Topic: Logic and Critical Thought in the 21st Century: What’s New and Why It Matters. I’ll be briefly summarizing new developments in our understanding of critical thinking (including cognitive science and Bayesian reasoning) as important additions to the old standards (logic and fallacies and the axioms of a skeptical stance).
Richard,
A bit off topic.
There is a new Catholic blog for atheist discussion. http://www.strangenotions.com/. The premise is a honey pot to pull in atheists for reasoned debate/dialog (and condescending insult IMHO). They claim to be looking for atheist blogger contributors. I think your posts are exemplary of reasoned & fact checked rhetorical blogging. Maybe you could offer up some of you prior work?
–Neil Johnson
Not worth my time. It’s an evangelizing mission. They are just looking for a Colmes to draw views to evangelize nonbelievers.
If they were sincere, they wouldn’t need an atheist blogger; they could simply host a feed that directs people to the best atheist blog posts about issues they’d like to “have a dialogue” about (and then maybe publish an interview, an actual “dialogue,” with their respective authors).
Yet instead, look at the article up now: about Antony Flew “deconverting” from atheism, yet which ignores everything atheists have exposed about that case (as, for example, at the Secular Web here and in the New York Times expose, which I blogged about here and here). It’s not like these things are unknown. This is very insulting. And naked apologetics.
Richard,
Once again, thank you for an informative thoughtful reply. Yes, this blog site is pure stomach churning ugly apologetics. Please obfuscate the link in my first post to defeat the SEO effect. No need to bump the page rank for these guys.
Regards,
Neil
That’s not necessary. I don’t think one helpful link to readers here who might be curious will make any impact.
Can you do a blog post on the research linking Christianity with Buddhism?
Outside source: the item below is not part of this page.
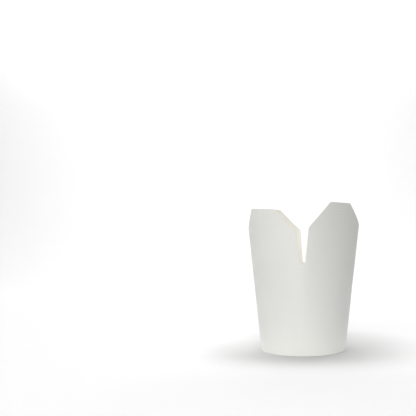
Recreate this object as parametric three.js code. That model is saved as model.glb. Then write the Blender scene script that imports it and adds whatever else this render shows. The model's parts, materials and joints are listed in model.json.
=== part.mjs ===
// Noodle takeaway box: an empty round-bottomed paperboard box with its four lid flaps standing up.
// Millimetres, +Z up. The origin is the centre of the base, on the surface that the box stands on.
// The front slit faces -Y. Angles are in degrees, anticlockwise from +X seen from above.

import * as THREE from 'three';

// Driving dimensions
const board = 0.5; // thickness of the paperboard
const clearance = 0.3; // gap between two pieces that touch
const baseRadius = 41.2; // outside of the wall at its foot
const foldRadius = 50.9; // outside of the wall at the fold line, under a slit
const foldHeight = 85; // height of the fold line between the wall and the flaps
const roundHeight = 12; // up to here the disc holds the wall truly round
const slitWidth = 5; // gap between two flaps at their feet
const seamSlitWidth = 2.3; // the same over the glued seam, where the blank overlaps
const slitDrop = 0.6; // how far the rounded end of a slit reaches below the fold line

// Bottom rim: the wall turns in under the disc's skirt and up again as a hem
const hemHeight = 5;
const hemThroat = 0.5; // floor of the slot that holds the skirt
const rimRounding = 0.7; // height of the rounded edges of the rim
const discTop = 7; // top face of the recessed disc
const discEdge = 0.4; // rounding where the disc turns down into its skirt

// Glued side seam, at the back: one end of the blank lies over the other
const seamAngle = 90;
const seamOverlap = 9; // width of the double board
const seamRise = 5; // width over which the outer end climbs onto the inner one
const seamFade = 4; // the overlap dies out over this height below the fold line

// The two kinds of flap. Bulge is how far a flap's foot stands outside the straight line between its
// two slits, and swell is how much that changes for each millimetre up. Spread is how far its corners
// move outwards for each millimetre up. Heights are measured up from the fold line. Hollow is how far
// the chamfer at each corner dips below a straight line.
const tallFlap = {
  bulge: 11,
  swell: -0.052,
  spread: 0.142,
  tip: 55.5,
  shoulder: 34.4,
  tipHalfWidth: 13.5,
  hollow: 0,
};
const wideFlap = {
  bulge: 10.6,
  swell: 0.077,
  spread: 0.112,
  tip: 49.4,
  shoulder: 30.4,
  tipHalfWidth: 16.3,
  hollow: 1.6,
};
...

I may in future, but I am not much inclined to bother. Since I am not an expert in the languages or dating of Buddhist texts and sources, I am limited in how far I can fact-check such claims, and what I have seen can be dismissed on poor logic and methodology alone even granting all the fact claims I can’t check (which I am not sure one should). It looks like a sincere delusion. And that doesn’t suggest it’s worth my time.
The only real expert I know who advocates the idea is Christian Lindtner, who was for a time unpopular in academia for being a holocaust denier (a position which he recently renounced and now argues against). His work on the Buddhist Gospels claim has in turn been popularized by Michael Lockwood, who is a retired philosophy professor and not a historian, while Lindtner himself still has not published his claims in any peer reviewed venue that I know of (except a review of law professor J. Duncan M. Derrett’s book The Bible and the Buddhists; Derrett argues for only limited and superficial influence from Buddhism to Christianity and against much else, even making a case that many links are Buddhists borrowing from Christianity).
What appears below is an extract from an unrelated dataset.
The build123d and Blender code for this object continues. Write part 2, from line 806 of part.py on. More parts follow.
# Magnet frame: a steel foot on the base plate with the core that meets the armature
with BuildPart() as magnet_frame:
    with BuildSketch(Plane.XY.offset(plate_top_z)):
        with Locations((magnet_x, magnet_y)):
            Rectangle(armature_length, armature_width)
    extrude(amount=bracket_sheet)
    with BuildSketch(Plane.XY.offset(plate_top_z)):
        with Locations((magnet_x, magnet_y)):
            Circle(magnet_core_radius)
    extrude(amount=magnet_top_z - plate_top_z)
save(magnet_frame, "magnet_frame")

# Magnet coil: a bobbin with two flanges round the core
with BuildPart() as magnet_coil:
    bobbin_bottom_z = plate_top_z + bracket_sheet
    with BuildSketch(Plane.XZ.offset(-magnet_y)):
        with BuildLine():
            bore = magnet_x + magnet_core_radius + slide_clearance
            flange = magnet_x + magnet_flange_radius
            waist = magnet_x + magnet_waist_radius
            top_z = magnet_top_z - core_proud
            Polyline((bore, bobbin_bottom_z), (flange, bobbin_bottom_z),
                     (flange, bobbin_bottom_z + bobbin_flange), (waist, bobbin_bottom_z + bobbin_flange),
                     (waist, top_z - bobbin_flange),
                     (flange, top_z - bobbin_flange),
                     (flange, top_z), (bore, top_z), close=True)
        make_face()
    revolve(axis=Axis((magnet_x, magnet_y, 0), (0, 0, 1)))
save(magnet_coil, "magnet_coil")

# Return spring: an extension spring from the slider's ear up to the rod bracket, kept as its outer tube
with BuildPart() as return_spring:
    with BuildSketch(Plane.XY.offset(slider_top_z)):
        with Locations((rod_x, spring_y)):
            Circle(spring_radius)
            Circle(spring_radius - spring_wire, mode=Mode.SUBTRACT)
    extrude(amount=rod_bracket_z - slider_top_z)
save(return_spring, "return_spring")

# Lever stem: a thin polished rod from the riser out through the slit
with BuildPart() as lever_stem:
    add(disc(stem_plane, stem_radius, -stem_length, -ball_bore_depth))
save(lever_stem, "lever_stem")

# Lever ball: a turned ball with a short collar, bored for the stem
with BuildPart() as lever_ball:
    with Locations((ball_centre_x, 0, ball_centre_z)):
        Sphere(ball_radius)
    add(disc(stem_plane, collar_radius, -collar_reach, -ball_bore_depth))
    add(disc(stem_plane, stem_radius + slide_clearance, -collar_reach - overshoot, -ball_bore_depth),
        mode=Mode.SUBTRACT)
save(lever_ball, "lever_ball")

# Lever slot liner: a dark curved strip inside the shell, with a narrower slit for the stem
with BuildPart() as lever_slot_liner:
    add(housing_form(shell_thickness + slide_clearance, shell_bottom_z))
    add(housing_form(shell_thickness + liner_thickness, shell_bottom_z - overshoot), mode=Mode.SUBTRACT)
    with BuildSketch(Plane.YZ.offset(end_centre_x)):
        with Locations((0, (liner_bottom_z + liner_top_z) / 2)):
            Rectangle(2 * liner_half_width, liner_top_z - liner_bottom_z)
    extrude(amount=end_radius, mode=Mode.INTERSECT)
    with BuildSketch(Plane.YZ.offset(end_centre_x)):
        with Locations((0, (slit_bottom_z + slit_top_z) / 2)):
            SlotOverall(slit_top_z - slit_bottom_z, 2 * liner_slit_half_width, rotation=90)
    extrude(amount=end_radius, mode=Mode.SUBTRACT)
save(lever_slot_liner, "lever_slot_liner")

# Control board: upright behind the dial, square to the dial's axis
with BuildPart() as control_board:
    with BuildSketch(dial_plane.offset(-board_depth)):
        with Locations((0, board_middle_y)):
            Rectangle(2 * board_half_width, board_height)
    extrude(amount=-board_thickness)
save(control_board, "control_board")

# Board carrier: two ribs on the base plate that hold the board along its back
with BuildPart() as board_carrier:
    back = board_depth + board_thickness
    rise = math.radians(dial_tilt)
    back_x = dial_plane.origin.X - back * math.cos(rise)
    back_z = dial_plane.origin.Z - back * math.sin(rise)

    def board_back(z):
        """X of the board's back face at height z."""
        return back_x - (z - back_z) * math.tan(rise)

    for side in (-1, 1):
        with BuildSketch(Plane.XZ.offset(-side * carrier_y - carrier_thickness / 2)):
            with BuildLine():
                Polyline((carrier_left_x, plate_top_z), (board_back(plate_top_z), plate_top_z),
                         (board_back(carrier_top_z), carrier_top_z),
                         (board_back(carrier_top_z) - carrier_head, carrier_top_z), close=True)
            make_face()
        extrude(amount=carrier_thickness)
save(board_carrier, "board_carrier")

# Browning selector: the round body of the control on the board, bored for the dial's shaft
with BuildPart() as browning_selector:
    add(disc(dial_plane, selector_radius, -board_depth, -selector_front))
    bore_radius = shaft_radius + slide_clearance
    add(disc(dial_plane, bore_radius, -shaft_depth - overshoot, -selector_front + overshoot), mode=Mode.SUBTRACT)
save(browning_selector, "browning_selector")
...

BTW, some also cite Zacharias Thundy as another expert who also advocates for a Buddhist derivation of Christianity, but he was only an English professor, and it shows in the naivety of his arguments (e.g. he thinks the temptation-in-the-desert tale derives from similar tales in Buddhism when in fact, as has long been known by experts in biblical studies, they obviously derive from, and reverse, the temptations in the Exodus narrative of the Jews, and only make sense as such).
What writings of Lindtner’s I have looked at so far (e.g. this) similarly contain parallelomania and tea-leaf-reading style arguments that are very random and implausible and have very little explanatory utility, yet are asserted with wildly unwarranted certitude. It looks like what Atwill would write if he were a Buddhist. Not encouraging.
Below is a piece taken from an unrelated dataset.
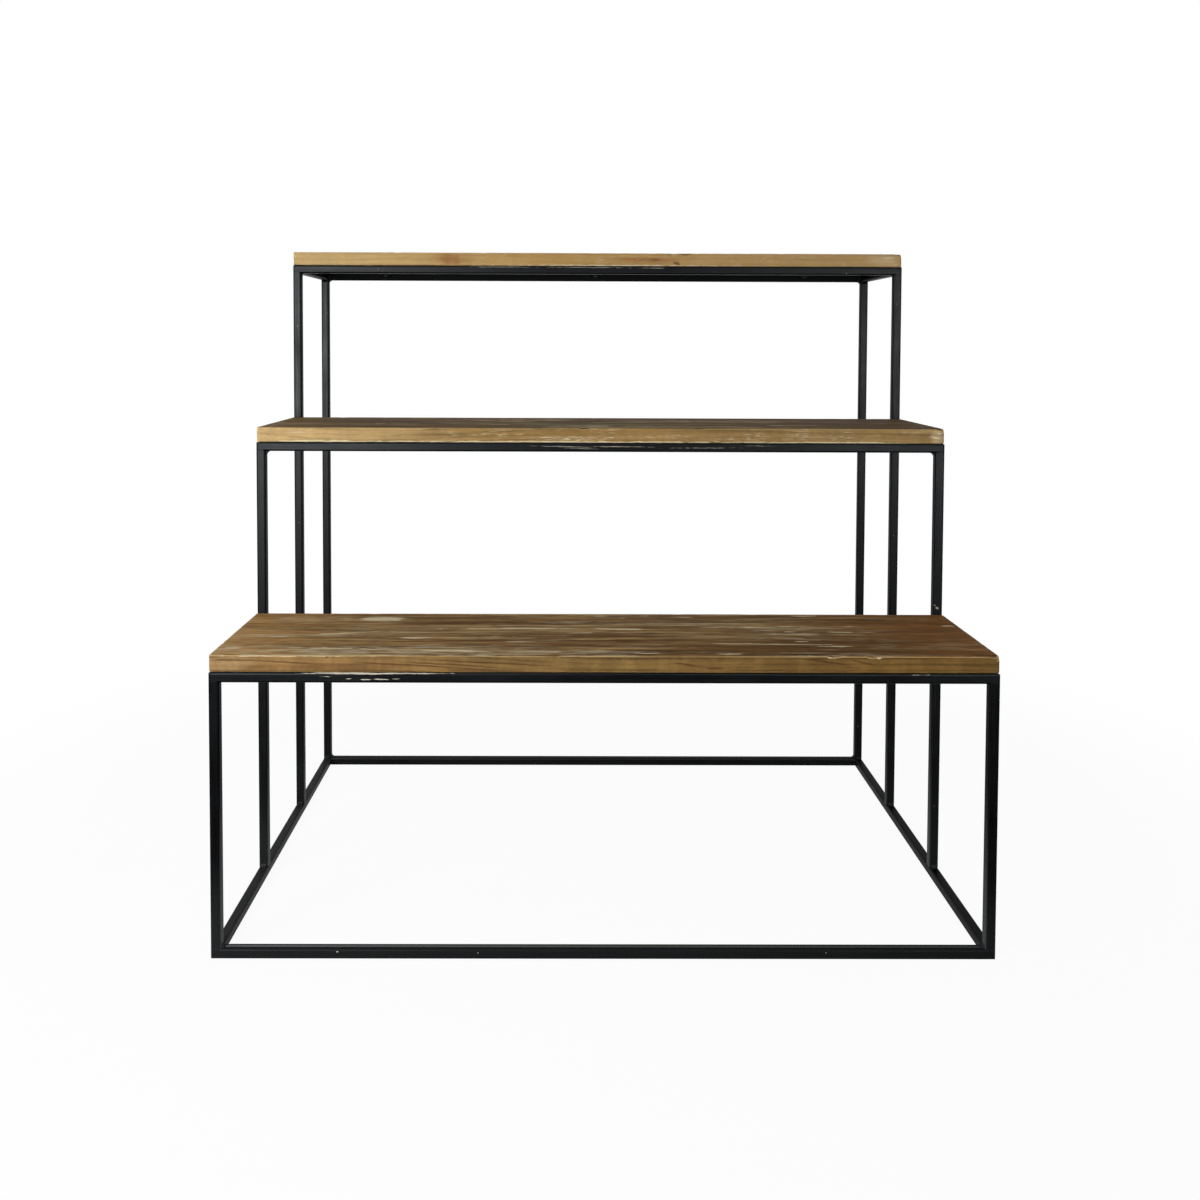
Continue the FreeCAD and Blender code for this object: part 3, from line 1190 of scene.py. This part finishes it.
@dataclass
class WeldGroup:
    """The weld beads of one part of the frame, run by hand and painted over.

    Attributes:
        node: The CAD node that the beads replace.
        legs: Plan outlines of the legs, within which the seams are ground flush.
        mesh_size: Size of the mesh that the beads are made of.
        ripples: The ripples of a bead; their middle level gives the beads a little metal.
        softening: How far each round of smoothing goes.
        rounds: Rounds of smoothing.
        flush_margin: How far beyond a leg's outline the metal is still ground flush.
        fade: Distance over which the beads then reach their full height.
        piece: The finished object.
    """

    node: str
    legs: Sequence[tuple[float, float, float, float]]
    mesh_size: float = 0.3 * MM
    ripples: Relief = Relief((2.2, 2.2, 2.2), 0.5, middle=0.2)
    softening: float = 0.5
    rounds: int = 2
    flush_margin: float = 0.2 * MM
    fade: float = 1.0 * MM
    piece: bpy.types.Object = field(init=False)

    def build(self, nodes: Mapping[str, bpy.types.Object]) -> None:
        """Makes the beads from a copy of their CAD shapes.

        Args:
            nodes: The CAD nodes by name.
        """
        self.piece = bpy.data.objects.new(f"{self.node}_beads", nodes[self.node].data.copy())
        bpy.context.scene.collection.objects.link(self.piece)
        bpy.context.view_layer.objects.active = self.piece
        start_piece(f"{self.node}_beads")
        bpy.ops.mesh.select_mode(type="VERT")
        select_mesh("SELECT")
        bpy.ops.mesh.remove_doubles(threshold=SAME_PLACE)
        bpy.ops.object.mode_set(mode="OBJECT")
        reshape(self.piece, "REMESH", {"mode": "VOXEL", "voxel_size": self.mesh_size})
        weigh(self.piece, "bead", self.bead_share)
        self.ripples.apply(self.piece, "bead")
        softened = {"vertex_group": "bead", "factor": self.softening, "iterations": self.rounds}
        reshape(self.piece, "SMOOTH", softened)
        bpy.ops.object.shade_smooth()

    def bead_share(self, place: Vector) -> float:
        """How far a place belongs to a bead, and not to a seam that is ground flush."""
        away = min(
            math.hypot(max(x0 - place.x, place.x - x1, 0.0), max(y0 - place.y, place.y - y1, 0.0))
            for x0, x1, y0, y1 in self.legs
        )
        return min(1.0, max(0.0, (away - self.flush_margin) / self.fade))

    def dress(self, paint: bpy.types.Material) -> None:
        """Paints the beads and puts them in their CAD node's place.

        Args:
            paint: The paint of the frame's welds.
        """
        self.piece.data.materials.clear()
        self.piece.data.materials.append(paint)
        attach(self.piece, "root")
        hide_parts(self.node)


@dataclass(frozen=True)
class WornTube:
    """A tube whose front face carries marks of its own, or that shines less than the rest.

    Attributes:
        node: Its CAD node.
        cover: How strongly the marks cover the paint.
        marks: The marks.
        crest_highlight: How strongly a painted highlight lies along the middle of its upper face.
        gloss: How strongly its paint shines.
    """

    node: str
    cover: float = 0.0
    marks: tuple[Smear, ...] = ()
    crest_highlight: float = 0.0
    gloss: float = PAINT_GLOSS


@dataclass
class SteelFrame:
    """The tubes, tabs and screws, which keep their CAD shapes.

    Attributes:
        nodes: The CAD nodes by name.
        worn: The tubes with marks or a shine of their own.
    """

    nodes: Mapping[str, bpy.types.Object]
    worn: Sequence[WornTube]

    def run_of(self, name: str) -> Run:
        """The direction in which a node's tube runs, by the node's name."""
        if name.endswith("_leg"):
            return Run.UPRIGHT
        if name.endswith(("_left_rail", "_right_rail")):
            return Run.ACROSS
        return Run.ALONG

    def dress(self) -> int:
        """Gives every CAD node that stays in sight its material.

        Returns:
            How many nodes were dressed.
        """
        paints = {run: PaintFinish(f"frame_paint_{run.value}", run).material() for run in Run}
        shaded_undercoat = PaintFinish("frame_paint_matt_shaded", Run.ALONG, dull_and_shaded=True).material()
        plating = ZincFinish().material()
        count = 0
        for name, node in self.nodes.items():
            if name.endswith(("_board", "_welds")):
                continue
            coat = paints[self.run_of(name)]
            if name.endswith("_screws"):
                coat = plating
            # The tabs and rear rails under the boards get the matt paint, darkened as painted shade.
            elif name.endswith(("_tabs", "_tier_rear_rail")):
                coat = shaded_undercoat
            for place in node.material_slots:
                place.material = coat
            count += 1
        for tube in self.worn:
            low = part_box(tube.node)[0]
            coat = PaintFinish(
                name=f"{tube.node}_paint",
                run=self.run_of(tube.node),
                smears=tube.marks,
                corner=(low[1], low[2]),
                cover=tube.cover,
                crest_highlight=tube.crest_highlight,
                gloss=tube.gloss,
            )
            self.nodes[tube.node].material_slots[0].material = coat.material()
        return count


@dataclass(frozen=True)
class PhotoCamera:
    """The photograph's camera, found from the stand's own corners.

    Attributes:
        place: Where it stands.
        pitch: Degrees that it looks down.
        yaw: Degrees that it looks to the right.
        roll: Degrees that it leans.
        focal: Focal length in picture points.
        centre: Picture point that it looks at straight on.
        image: Width and height of the picture in points.
        sensor: Width of the sensor in millimetres.
        nearest: Distance from which things show.
    """

    place: Triple = (-34.0 * MM, -1181.1 * MM, 588.0 * MM)
    pitch: float = 2.0
    yaw: float = 0.2
    roll: float = 0.19
    focal: float = 1019.5
    centre: Pair = (573.4, 378.5)
    image: float = 1200.0
    sensor: float = 36.0
    nearest: float = 10 * MM

    def build(self) -> None:
        """Adds the camera and makes it the scene's."""
        # Right, down and forward of a level camera that looks to the back of the stand.
        level = Matrix(((1, 0, 0), (0, 0, -1), (0, 1, 0)))
        turned = Matrix.Rotation(-math.radians(self.yaw), 3, "Y")
        tilted = Matrix.Rotation(math.radians(self.pitch), 3, "X")
        leaned = Matrix.Rotation(math.radians(self.roll), 3, "Z")
        rows = leaned @ tilted @ turned @ level
        right, down, forward = (Vector(row) for row in rows)
        pose = Matrix((right, -down, -forward)).transposed().to_4x4()
        pose.translation = Vector(self.place)
        data = bpy.data.cameras.new("photo_camera")
        data.sensor_width = self.sensor
        data.lens = self.focal * self.sensor / self.image
        data.shift_x = (self.image / 2 - self.centre[0]) / self.image
        data.shift_y = (self.centre[1] - self.image / 2) / self.image
        data.clip_start = self.nearest
        camera = bpy.data.objects.new("photo_camera", data)
        camera.matrix_world = pose
        bpy.context.scene.collection.objects.link(camera)
        bpy.context.scene.camera = camera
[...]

He also doesn’t seem to know what he is talking about, in cases where I can check him. Here is one example of what I mean:
This is one of Lindtner’s arguments in the above-linked article. The argument here is ridiculous in almost every particular. But most telling is that he incorrectly claims this grammatical structure is odd, and so odd it requires an extraordinary explanation. Well, no. There is nothing odd about this grammatical structure. The Greek word oun means “and so” and was always postpositive, meaning it always is placed after the word it is meant to precede, thus Simôn oun Petros is to be read as if the order were oun Simôn Petros. For example, the very preceding sentence in the same verse of GJn. reads legei oun mathêtês ekeinos, “and so that disciple said…,” the oun (“and so”) coming after legei (“said”) and thus in between the verb and its subject (“that disciple”), thus it reads “said, and so, that disciple” (closest English form would be “Said, hence, that disciple…”). Thus the reason the oun appears after Simôn in the very next sentence is that that is the beginning of a new sentence and that’s where the oun goes. There literally would be no other place to expect it. And so Lindtner evidently doesn’t know basic Greek grammar (or is delusionally forgetting it).
So you can perhaps imagine why I cannot see the value of reading further someone who generates such extraordinary assertions with such feverish certitude from such ignorant premises.
See ? Slowly but safely, you’ll make a proper living off your works and travels. No reason to worry.
Worry about what?
Crud, the one time you’re in my town, I’m elsewahr. Oh well.
O.K. Dr Carrier, if I may. One of the Reasons the Catholic church gives for believing in the Assumption of Mary is that we don’t have her bones, therefore she must have been taken up directly to heaven. It seems to me that the more logical answer is that a) she wasn’t that important to the early church or b) she never actually existed. Which kind of goes with the historicity of Jesus. Were the resurrection stories just an answer to “Where’s the proof/body?”